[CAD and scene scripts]
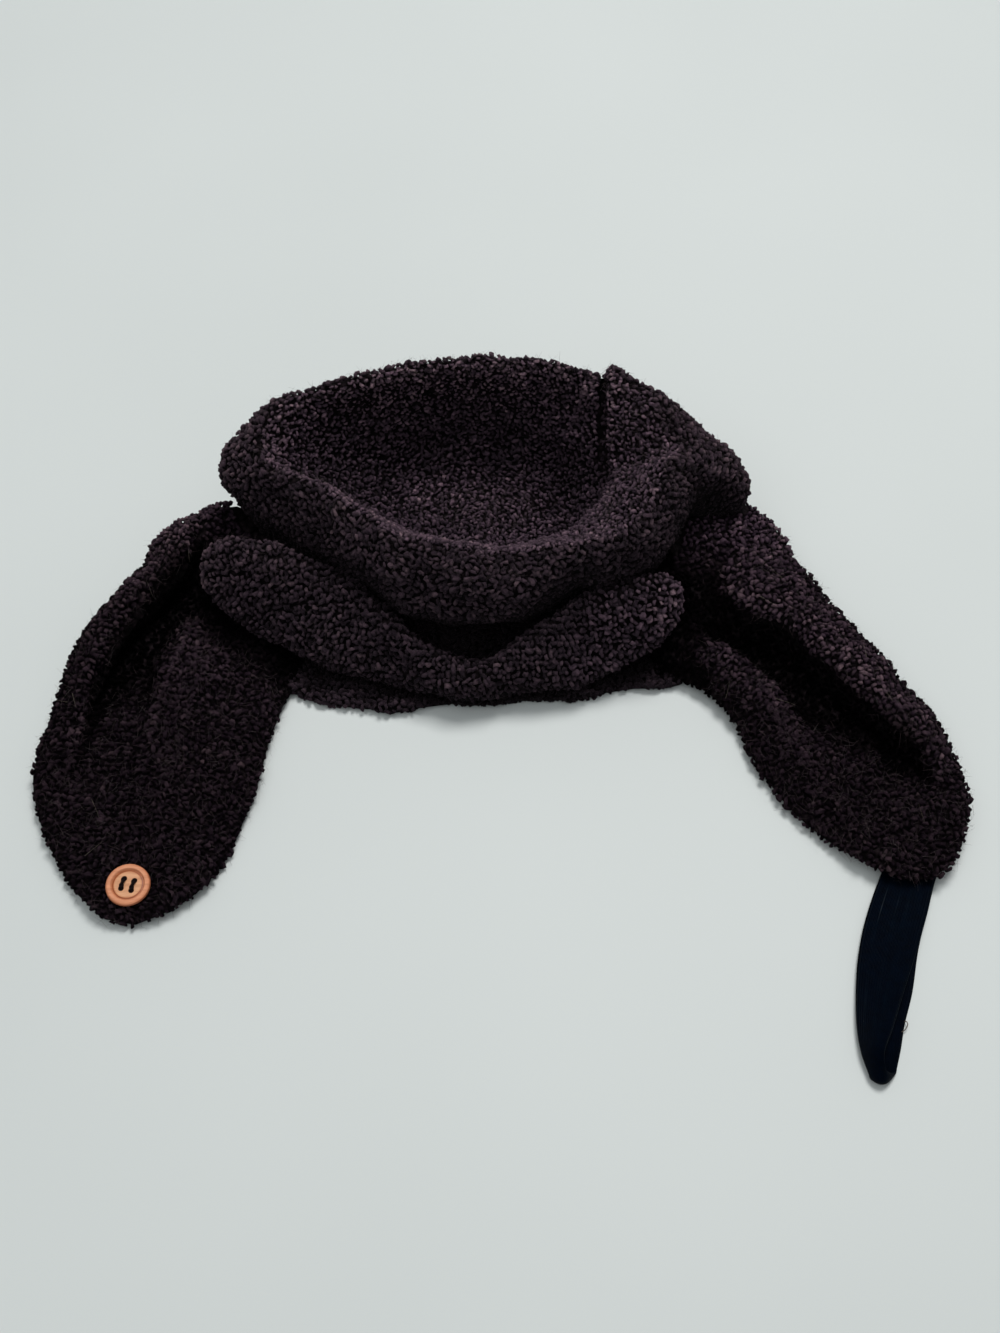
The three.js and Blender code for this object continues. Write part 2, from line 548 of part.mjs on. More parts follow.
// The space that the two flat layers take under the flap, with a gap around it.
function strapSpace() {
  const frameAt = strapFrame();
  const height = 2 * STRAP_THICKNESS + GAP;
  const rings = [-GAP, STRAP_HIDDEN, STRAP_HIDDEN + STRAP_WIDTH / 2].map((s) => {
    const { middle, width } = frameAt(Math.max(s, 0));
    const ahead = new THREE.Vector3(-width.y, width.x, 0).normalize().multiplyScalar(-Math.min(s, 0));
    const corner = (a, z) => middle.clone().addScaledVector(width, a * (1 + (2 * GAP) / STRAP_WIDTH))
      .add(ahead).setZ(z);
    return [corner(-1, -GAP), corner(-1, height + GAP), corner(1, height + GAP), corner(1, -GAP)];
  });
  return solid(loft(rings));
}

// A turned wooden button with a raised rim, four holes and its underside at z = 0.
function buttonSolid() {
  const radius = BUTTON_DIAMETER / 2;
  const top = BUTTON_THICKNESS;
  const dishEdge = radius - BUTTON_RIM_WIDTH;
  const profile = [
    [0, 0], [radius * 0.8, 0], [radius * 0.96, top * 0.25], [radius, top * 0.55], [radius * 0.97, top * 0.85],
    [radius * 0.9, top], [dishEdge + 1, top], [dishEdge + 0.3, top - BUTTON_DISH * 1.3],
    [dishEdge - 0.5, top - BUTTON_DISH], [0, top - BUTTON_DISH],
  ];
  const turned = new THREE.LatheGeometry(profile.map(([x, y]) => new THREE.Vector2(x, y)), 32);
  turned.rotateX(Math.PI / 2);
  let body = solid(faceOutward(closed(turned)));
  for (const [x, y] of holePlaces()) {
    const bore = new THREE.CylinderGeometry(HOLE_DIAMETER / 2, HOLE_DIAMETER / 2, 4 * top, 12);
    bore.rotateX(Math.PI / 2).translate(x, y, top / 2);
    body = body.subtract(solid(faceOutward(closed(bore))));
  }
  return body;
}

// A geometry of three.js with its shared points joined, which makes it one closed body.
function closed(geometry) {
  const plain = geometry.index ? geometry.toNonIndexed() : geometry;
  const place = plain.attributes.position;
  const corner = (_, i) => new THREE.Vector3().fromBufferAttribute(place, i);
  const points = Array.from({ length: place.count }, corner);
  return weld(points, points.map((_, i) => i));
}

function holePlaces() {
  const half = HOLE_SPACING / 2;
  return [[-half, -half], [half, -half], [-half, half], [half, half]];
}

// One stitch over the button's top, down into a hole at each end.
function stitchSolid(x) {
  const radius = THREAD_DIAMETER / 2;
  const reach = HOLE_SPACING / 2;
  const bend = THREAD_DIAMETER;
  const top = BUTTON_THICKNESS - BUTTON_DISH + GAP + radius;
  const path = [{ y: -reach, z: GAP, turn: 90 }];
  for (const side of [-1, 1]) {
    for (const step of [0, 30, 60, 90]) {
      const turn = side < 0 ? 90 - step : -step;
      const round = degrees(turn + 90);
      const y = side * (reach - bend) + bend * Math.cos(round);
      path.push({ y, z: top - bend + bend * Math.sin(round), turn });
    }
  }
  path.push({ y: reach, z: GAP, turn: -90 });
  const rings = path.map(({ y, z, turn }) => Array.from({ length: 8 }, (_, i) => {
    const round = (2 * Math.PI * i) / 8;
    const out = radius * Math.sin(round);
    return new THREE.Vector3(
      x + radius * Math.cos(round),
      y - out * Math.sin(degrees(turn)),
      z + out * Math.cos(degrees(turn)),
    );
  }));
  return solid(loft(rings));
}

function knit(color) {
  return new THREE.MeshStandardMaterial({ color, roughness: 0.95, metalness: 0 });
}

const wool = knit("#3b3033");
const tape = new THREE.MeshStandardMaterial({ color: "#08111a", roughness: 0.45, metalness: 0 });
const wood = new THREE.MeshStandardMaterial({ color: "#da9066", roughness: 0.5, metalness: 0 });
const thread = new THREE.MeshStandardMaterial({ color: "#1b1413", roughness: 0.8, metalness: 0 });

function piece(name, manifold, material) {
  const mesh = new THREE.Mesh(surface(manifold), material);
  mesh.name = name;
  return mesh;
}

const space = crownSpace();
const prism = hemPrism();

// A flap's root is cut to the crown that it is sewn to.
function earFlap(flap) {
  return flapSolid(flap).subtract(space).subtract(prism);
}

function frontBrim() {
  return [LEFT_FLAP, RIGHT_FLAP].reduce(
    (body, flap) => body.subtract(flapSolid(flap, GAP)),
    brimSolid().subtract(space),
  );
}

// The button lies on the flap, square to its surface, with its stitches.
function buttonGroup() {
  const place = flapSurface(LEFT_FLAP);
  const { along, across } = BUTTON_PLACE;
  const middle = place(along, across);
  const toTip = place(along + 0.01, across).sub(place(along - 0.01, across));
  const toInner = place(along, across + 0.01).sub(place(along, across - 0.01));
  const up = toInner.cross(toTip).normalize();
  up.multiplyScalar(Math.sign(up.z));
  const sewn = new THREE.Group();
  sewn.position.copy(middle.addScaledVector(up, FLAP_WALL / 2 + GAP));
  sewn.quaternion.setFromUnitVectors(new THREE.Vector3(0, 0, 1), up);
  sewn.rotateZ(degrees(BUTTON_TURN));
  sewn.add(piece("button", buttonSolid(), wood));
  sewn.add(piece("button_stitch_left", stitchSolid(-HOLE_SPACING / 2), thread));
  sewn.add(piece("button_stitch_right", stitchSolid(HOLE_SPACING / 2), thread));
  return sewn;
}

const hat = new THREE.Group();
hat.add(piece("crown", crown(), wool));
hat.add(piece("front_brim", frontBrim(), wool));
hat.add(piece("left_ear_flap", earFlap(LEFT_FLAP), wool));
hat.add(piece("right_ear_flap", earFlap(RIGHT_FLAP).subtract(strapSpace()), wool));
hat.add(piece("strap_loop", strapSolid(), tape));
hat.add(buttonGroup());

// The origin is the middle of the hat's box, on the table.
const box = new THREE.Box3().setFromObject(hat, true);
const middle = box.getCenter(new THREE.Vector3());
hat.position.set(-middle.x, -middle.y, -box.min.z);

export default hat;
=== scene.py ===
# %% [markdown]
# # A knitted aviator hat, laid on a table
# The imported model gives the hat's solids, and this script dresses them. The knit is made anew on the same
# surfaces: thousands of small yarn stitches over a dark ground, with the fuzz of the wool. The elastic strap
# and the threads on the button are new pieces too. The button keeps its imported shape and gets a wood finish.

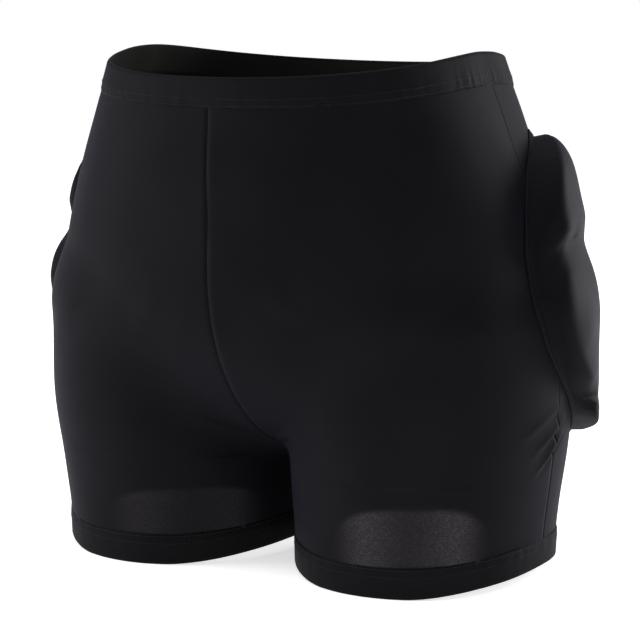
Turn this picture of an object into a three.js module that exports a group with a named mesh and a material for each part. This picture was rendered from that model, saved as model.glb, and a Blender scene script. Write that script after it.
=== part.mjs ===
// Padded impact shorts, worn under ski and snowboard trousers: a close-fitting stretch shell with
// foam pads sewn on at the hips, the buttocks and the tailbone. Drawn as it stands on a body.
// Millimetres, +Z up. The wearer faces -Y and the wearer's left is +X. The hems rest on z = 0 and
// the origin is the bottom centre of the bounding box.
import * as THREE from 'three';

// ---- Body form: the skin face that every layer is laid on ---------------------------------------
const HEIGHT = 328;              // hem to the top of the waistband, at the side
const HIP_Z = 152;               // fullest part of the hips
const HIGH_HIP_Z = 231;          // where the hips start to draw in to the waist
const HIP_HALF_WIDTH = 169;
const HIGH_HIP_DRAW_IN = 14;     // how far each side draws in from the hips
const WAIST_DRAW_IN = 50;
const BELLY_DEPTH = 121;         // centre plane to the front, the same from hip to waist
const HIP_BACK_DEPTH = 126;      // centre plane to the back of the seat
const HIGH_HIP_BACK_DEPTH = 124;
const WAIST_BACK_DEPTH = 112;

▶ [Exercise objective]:
Restate the whole listing exactly, leaving out nothing.

▶ [Result of this task]:
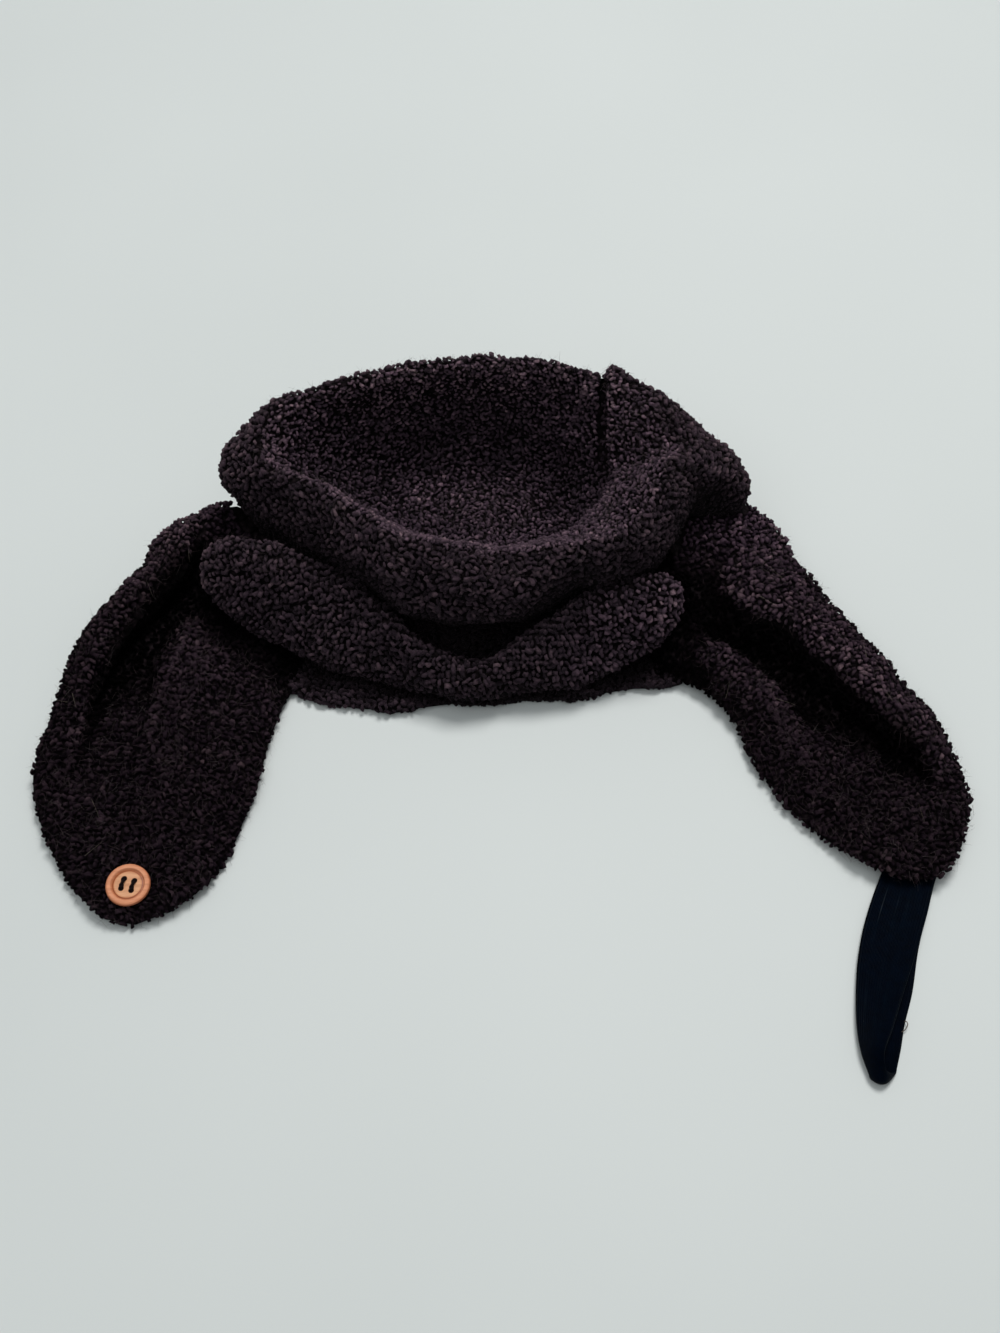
The three.js and Blender code for this object continues. Write part 2, from line 548 of part.mjs on. More parts follow.
// The space that the two flat layers take under the flap, with a gap around it.
function strapSpace() {
  const frameAt = strapFrame();
  const height = 2 * STRAP_THICKNESS + GAP;
  const rings = [-GAP, STRAP_HIDDEN, STRAP_HIDDEN + STRAP_WIDTH / 2].map((s) => {
    const { middle, width } = frameAt(Math.max(s, 0));
    const ahead = new THREE.Vector3(-width.y, width.x, 0).normalize().multiplyScalar(-Math.min(s, 0));
    const corner = (a, z) => middle.clone().addScaledVector(width, a * (1 + (2 * GAP) / STRAP_WIDTH))
      .add(ahead).setZ(z);
    return [corner(-1, -GAP), corner(-1, height + GAP), corner(1, height + GAP), corner(1, -GAP)];
  });
  return solid(loft(rings));
}

// A turned wooden button with a raised rim, four holes and its underside at z = 0.
function buttonSolid() {
  const radius = BUTTON_DIAMETER / 2;
  const top = BUTTON_THICKNESS;
  const dishEdge = radius - BUTTON_RIM_WIDTH;
  const profile = [
    [0, 0], [radius * 0.8, 0], [radius * 0.96, top * 0.25], [radius, top * 0.55], [radius * 0.97, top * 0.85],
    [radius * 0.9, top], [dishEdge + 1, top], [dishEdge + 0.3, top - BUTTON_DISH * 1.3],
    [dishEdge - 0.5, top - BUTTON_DISH], [0, top - BUTTON_DISH],
  ];
  const turned = new THREE.LatheGeometry(profile.map(([x, y]) => new THREE.Vector2(x, y)), 32);
  turned.rotateX(Math.PI / 2);
  let body = solid(faceOutward(closed(turned)));
  for (const [x, y] of holePlaces()) {
    const bore = new THREE.CylinderGeometry(HOLE_DIAMETER / 2, HOLE_DIAMETER / 2, 4 * top, 12);
    bore.rotateX(Math.PI / 2).translate(x, y, top / 2);
    body = body.subtract(solid(faceOutward(closed(bore))));
  }
  return body;
}

// A geometry of three.js with its shared points joined, which makes it one closed body.
function closed(geometry) {
  const plain = geometry.index ? geometry.toNonIndexed() : geometry;
  const place = plain.attributes.position;
  const corner = (_, i) => new THREE.Vector3().fromBufferAttribute(place, i);
  const points = Array.from({ length: place.count }, corner);
  return weld(points, points.map((_, i) => i));
}

function holePlaces() {
  const half = HOLE_SPACING / 2;
  return [[-half, -half], [half, -half], [-half, half], [half, half]];
}

// One stitch over the button's top, down into a hole at each end.
function stitchSolid(x) {
  const radius = THREAD_DIAMETER / 2;
  const reach = HOLE_SPACING / 2;
  const bend = THREAD_DIAMETER;
  const top = BUTTON_THICKNESS - BUTTON_DISH + GAP + radius;
  const path = [{ y: -reach, z: GAP, turn: 90 }];
  for (const side of [-1, 1]) {
    for (const step of [0, 30, 60, 90]) {
      const turn = side < 0 ? 90 - step : -step;
      const round = degrees(turn + 90);
      const y = side * (reach - bend) + bend * Math.cos(round);
      path.push({ y, z: top - bend + bend * Math.sin(round), turn });
    }
  }
  path.push({ y: reach, z: GAP, turn: -90 });
  const rings = path.map(({ y, z, turn }) => Array.from({ length: 8 }, (_, i) => {
    const round = (2 * Math.PI * i) / 8;
    const out = radius * Math.sin(round);
    return new THREE.Vector3(
      x + radius * Math.cos(round),
      y - out * Math.sin(degrees(turn)),
      z + out * Math.cos(degrees(turn)),
    );
  }));
  return solid(loft(rings));
}

function knit(color) {
  return new THREE.MeshStandardMaterial({ color, roughness: 0.95, metalness: 0 });
}

const wool = knit("#3b3033");
const tape = new THREE.MeshStandardMaterial({ color: "#08111a", roughness: 0.45, metalness: 0 });
const wood = new THREE.MeshStandardMaterial({ color: "#da9066", roughness: 0.5, metalness: 0 });
const thread = new THREE.MeshStandardMaterial({ color: "#1b1413", roughness: 0.8, metalness: 0 });

function piece(name, manifold, material) {
  const mesh = new THREE.Mesh(surface(manifold), material);
  mesh.name = name;
  return mesh;
}

const space = crownSpace();
const prism = hemPrism();

// A flap's root is cut to the crown that it is sewn to.
function earFlap(flap) {
  return flapSolid(flap).subtract(space).subtract(prism);
}

function frontBrim() {
  return [LEFT_FLAP, RIGHT_FLAP].reduce(
    (body, flap) => body.subtract(flapSolid(flap, GAP)),
    brimSolid().subtract(space),
  );
}

// The button lies on the flap, square to its surface, with its stitches.
function buttonGroup() {
  const place = flapSurface(LEFT_FLAP);
  const { along, across } = BUTTON_PLACE;
  const middle = place(along, across);
  const toTip = place(along + 0.01, across).sub(place(along - 0.01, across));
  const toInner = place(along, across + 0.01).sub(place(along, across - 0.01));
  const up = toInner.cross(toTip).normalize();
  up.multiplyScalar(Math.sign(up.z));
  const sewn = new THREE.Group();
  sewn.position.copy(middle.addScaledVector(up, FLAP_WALL / 2 + GAP));
  sewn.quaternion.setFromUnitVectors(new THREE.Vector3(0, 0, 1), up);
  sewn.rotateZ(degrees(BUTTON_TURN));
  sewn.add(piece("button", buttonSolid(), wood));
  sewn.add(piece("button_stitch_left", stitchSolid(-HOLE_SPACING / 2), thread));
  sewn.add(piece("button_stitch_right", stitchSolid(HOLE_SPACING / 2), thread));
  return sewn;
}

const hat = new THREE.Group();
hat.add(piece("crown", crown(), wool));
hat.add(piece("front_brim", frontBrim(), wool));
hat.add(piece("left_ear_flap", earFlap(LEFT_FLAP), wool));
hat.add(piece("right_ear_flap", earFlap(RIGHT_FLAP).subtract(strapSpace()), wool));
hat.add(piece("strap_loop", strapSolid(), tape));
hat.add(buttonGroup());

// The origin is the middle of the hat's box, on the table.
const box = new THREE.Box3().setFromObject(hat, true);
const middle = box.getCenter(new THREE.Vector3());
hat.position.set(-middle.x, -middle.y, -box.min.z);

export default hat;
=== scene.py ===
# %% [markdown]
# # A knitted aviator hat, laid on a table
# The imported model gives the hat's solids, and this script dresses them. The knit is made anew on the same
# surfaces: thousands of small yarn stitches over a dark ground, with the fuzz of the wool. The elastic strap
# and the threads on the button are new pieces too. The button keeps its imported shape and gets a wood finish.

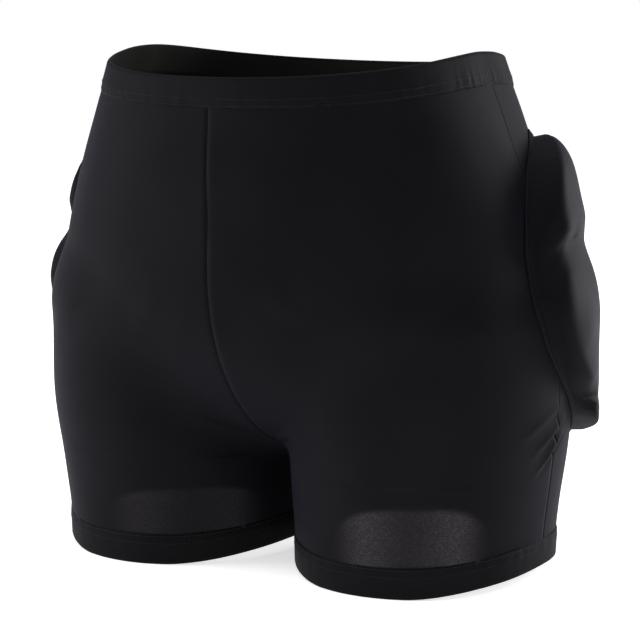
Turn this picture of an object into a three.js module that exports a group with a named mesh and a material for each part. This picture was rendered from that model, saved as model.glb, and a Blender scene script. Write that script after it.
=== part.mjs ===
// Padded impact shorts, worn under ski and snowboard trousers: a close-fitting stretch shell with
// foam pads sewn on at the hips, the buttocks and the tailbone. Drawn as it stands on a body.
// Millimetres, +Z up. The wearer faces -Y and the wearer's left is +X. The hems rest on z = 0 and
// the origin is the bottom centre of the bounding box.
import * as THREE from 'three';

// ---- Body form: the skin face that every layer is laid on ---------------------------------------
const HEIGHT = 328;              // hem to the top of the waistband, at the side
const HIP_Z = 152;               // fullest part of the hips
const HIGH_HIP_Z = 231;          // where the hips start to draw in to the waist
const HIP_HALF_WIDTH = 169;
const HIGH_HIP_DRAW_IN = 14;     // how far each side draws in from the hips
const WAIST_DRAW_IN = 50;
const BELLY_DEPTH = 121;         // centre plane to the front, the same from hip to waist
const HIP_BACK_DEPTH = 126;      // centre plane to the back of the seat
const HIGH_HIP_BACK_DEPTH = 124;
const WAIST_BACK_DEPTH = 112;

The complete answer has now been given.